Instructions to follow:
Starting at the first line of the data below, write out each line exactly until you reach the line containing "0.9, 0.9, 5.0)", and include that line too.

* * * *

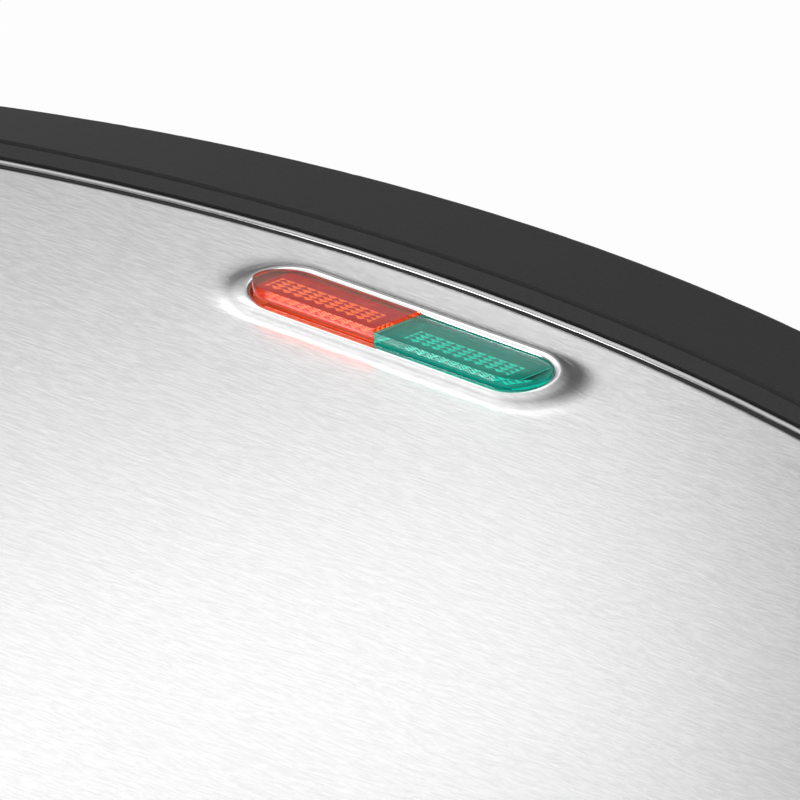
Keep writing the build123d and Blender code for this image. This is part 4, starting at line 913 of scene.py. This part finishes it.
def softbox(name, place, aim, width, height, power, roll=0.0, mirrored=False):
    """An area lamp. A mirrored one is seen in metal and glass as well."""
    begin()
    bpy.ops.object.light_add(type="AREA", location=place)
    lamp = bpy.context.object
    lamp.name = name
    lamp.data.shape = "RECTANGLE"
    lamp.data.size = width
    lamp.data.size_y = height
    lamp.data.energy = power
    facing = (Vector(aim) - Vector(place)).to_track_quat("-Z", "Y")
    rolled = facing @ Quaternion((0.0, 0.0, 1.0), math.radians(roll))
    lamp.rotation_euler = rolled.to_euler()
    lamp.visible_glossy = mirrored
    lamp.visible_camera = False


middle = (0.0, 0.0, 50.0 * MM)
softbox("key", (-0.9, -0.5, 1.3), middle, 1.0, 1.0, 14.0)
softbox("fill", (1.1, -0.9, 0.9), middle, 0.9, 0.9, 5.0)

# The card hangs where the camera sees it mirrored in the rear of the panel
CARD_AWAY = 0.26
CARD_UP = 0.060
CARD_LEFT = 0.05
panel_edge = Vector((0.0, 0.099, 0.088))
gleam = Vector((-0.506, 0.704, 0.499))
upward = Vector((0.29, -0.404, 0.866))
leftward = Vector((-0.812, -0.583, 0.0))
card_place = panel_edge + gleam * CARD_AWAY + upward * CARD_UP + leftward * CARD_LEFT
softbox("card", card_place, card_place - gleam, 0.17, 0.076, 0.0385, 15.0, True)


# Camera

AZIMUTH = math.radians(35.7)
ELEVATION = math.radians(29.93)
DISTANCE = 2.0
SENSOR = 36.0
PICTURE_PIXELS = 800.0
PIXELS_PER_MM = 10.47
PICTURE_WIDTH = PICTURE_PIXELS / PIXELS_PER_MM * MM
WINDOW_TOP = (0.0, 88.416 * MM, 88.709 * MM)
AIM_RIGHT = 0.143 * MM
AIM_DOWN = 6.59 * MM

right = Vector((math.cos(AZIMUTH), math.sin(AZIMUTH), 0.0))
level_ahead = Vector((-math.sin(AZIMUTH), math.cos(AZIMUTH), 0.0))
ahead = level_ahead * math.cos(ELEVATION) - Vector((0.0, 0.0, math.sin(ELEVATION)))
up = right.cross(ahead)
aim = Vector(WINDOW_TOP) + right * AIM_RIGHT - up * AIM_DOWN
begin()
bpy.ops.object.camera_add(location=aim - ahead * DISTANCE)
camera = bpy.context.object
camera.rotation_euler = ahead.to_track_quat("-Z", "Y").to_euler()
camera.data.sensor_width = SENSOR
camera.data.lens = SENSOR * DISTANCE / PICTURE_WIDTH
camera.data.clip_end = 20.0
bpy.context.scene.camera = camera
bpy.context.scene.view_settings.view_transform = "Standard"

* * * *

Result:
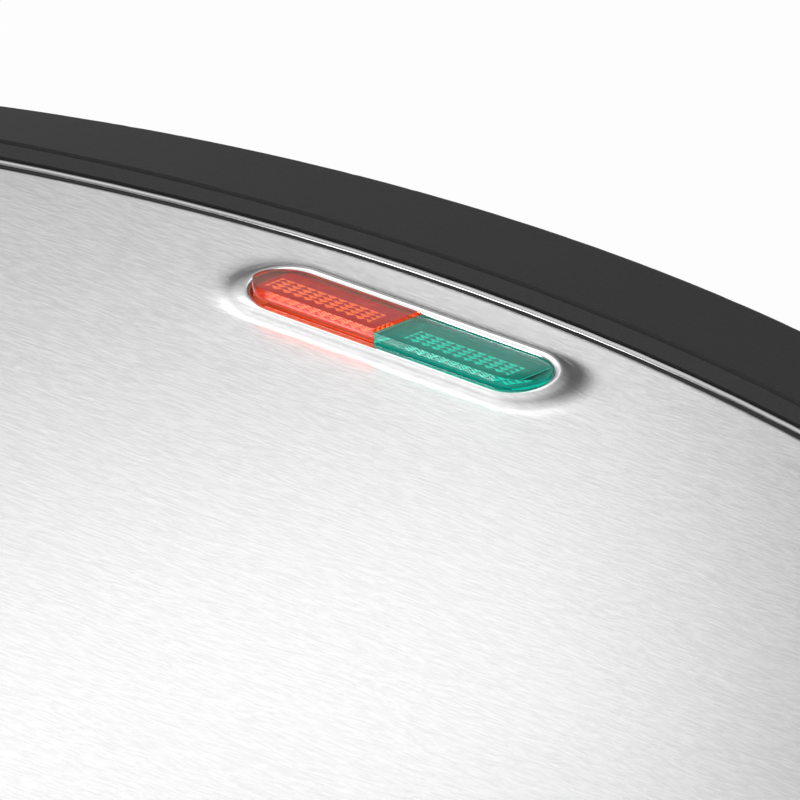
Keep writing the build123d and Blender code for this image. This is part 4, starting at line 913 of scene.py. This part finishes it.
def softbox(name, place, aim, width, height, power, roll=0.0, mirrored=False):
    """An area lamp. A mirrored one is seen in metal and glass as well."""
    begin()
    bpy.ops.object.light_add(type="AREA", location=place)
    lamp = bpy.context.object
    lamp.name = name
    lamp.data.shape = "RECTANGLE"
    lamp.data.size = width
    lamp.data.size_y = height
    lamp.data.energy = power
    facing = (Vector(aim) - Vector(place)).to_track_quat("-Z", "Y")
    rolled = facing @ Quaternion((0.0, 0.0, 1.0), math.radians(roll))
    lamp.rotation_euler = rolled.to_euler()
    lamp.visible_glossy = mirrored
    lamp.visible_camera = False


middle = (0.0, 0.0, 50.0 * MM)
softbox("key", (-0.9, -0.5, 1.3), middle, 1.0, 1.0, 14.0)
softbox("fill", (1.1, -0.9, 0.9), middle, 0.9, 0.9, 5.0)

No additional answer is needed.